Good News and Bad News: Legislative and Regulatory Changes
Over the past six months, the pharmaceutical industry has faced some unprecedented challenges in both the regulatory and legislative sphere, making for some uncertainty as the industry looks to the future. From the testimony of David Graham, a staff person with the FDA, regarding safety monitoring mechanisms to a new FDA focus on certain classes of drugs such as SSRIs used to treat depression and Cox-2 inhibitors used in the treatment of arthritis to political disputes over the importation of pharmaceutical products from Canada and other countries, the industry has been faced with the potential for a somewhat changed landscape in both the regulatory and legislative landscape.
In response to the regulatory issues that have been raised regarding the mechanism for monitoring drug safety, the FDA announced on February 15, 2005 that it would create a separate and independent board to advise the agency on post market drug complications and side effects and to make information about those complications and side effects available to the public. The members of this board will be drawn from scientists throughout the federal government. Dr. Lester M. Crawford, recently nominated by President Bush to become the permanent commissioner of the FDA, indicated that the hope was that this board would help the FDA become more transparent in making information available to the public about pharmaceutical products that are on the market. Dr. Crawford said, “What the public, we think, is demanding is to know as soon as we know what’s going on. And they’re fully prepared and adult enough to interpret whether or not this is a final decision.”

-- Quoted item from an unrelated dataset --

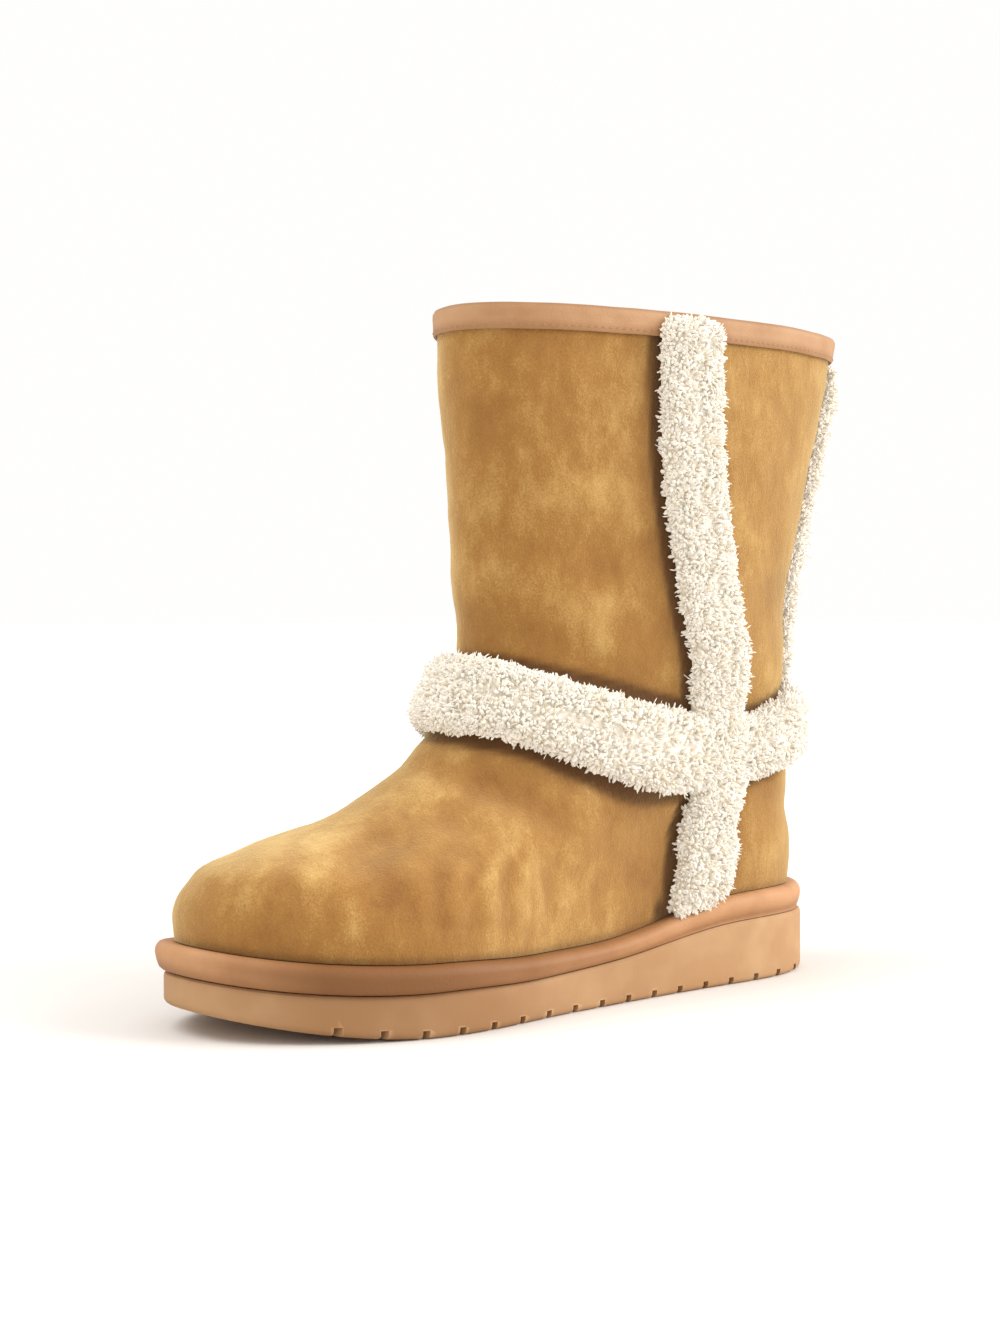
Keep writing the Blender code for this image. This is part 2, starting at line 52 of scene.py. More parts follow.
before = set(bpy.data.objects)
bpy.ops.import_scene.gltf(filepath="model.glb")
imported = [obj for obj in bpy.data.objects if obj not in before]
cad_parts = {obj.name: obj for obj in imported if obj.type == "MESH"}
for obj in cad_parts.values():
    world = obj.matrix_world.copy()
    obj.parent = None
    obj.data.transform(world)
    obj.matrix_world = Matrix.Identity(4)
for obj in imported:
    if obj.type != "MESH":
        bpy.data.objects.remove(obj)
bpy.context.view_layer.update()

In addition to the creation of this board, the FDA has indicated its intention to begin making use of large databases it has available to it, like the Medicare database, to track and monitor side effects of drug products once they are on the market. The agency, through Dr. Crawford, also recently stated that while it intends to aggressively pursue what it considers to be misleading direct to consumer pharmaceutical advertising, it has no intention of seeking a ban on direct to consumer advertising.
On the Congressional front, there was some good news for pharmaceutical companies and those who represent them in litigation. After many years of being considered by the Congress, the Class Action Fairness Act was recently approved by the Congress and signed into law by President Bush. The Act would place most large nationwide class actions in federal court (those with 100 or more plaintiffs and seeking damages of $5 million or more) and allow for a much easier threshold for removing such a case from state court to federal court (minimal diversity vs. complete diversity). The Act also is designed to address coupon settlements in certain large class actions where the individual members of the class get a small rebate or coupon, while the attorneys representing the class reap millions of dollars. This Act is the first of several tort reform proposals that are being supported by the Bush Administration and that may be taken up by the Congress this year. (Tort reform efforts also continue on the state level, as you can read in the article in our newsletter on the recent adoption of tort reform legislation in Ohio.)
Thus, there is both good news and some uncertain news for the pharmaceutical industry as 2005 gets underway. What is certain is that people will continue to look to the industry for new and innovative life saving drugs, but that the development of and regulatory approval process for those products may be somewhat more complicated.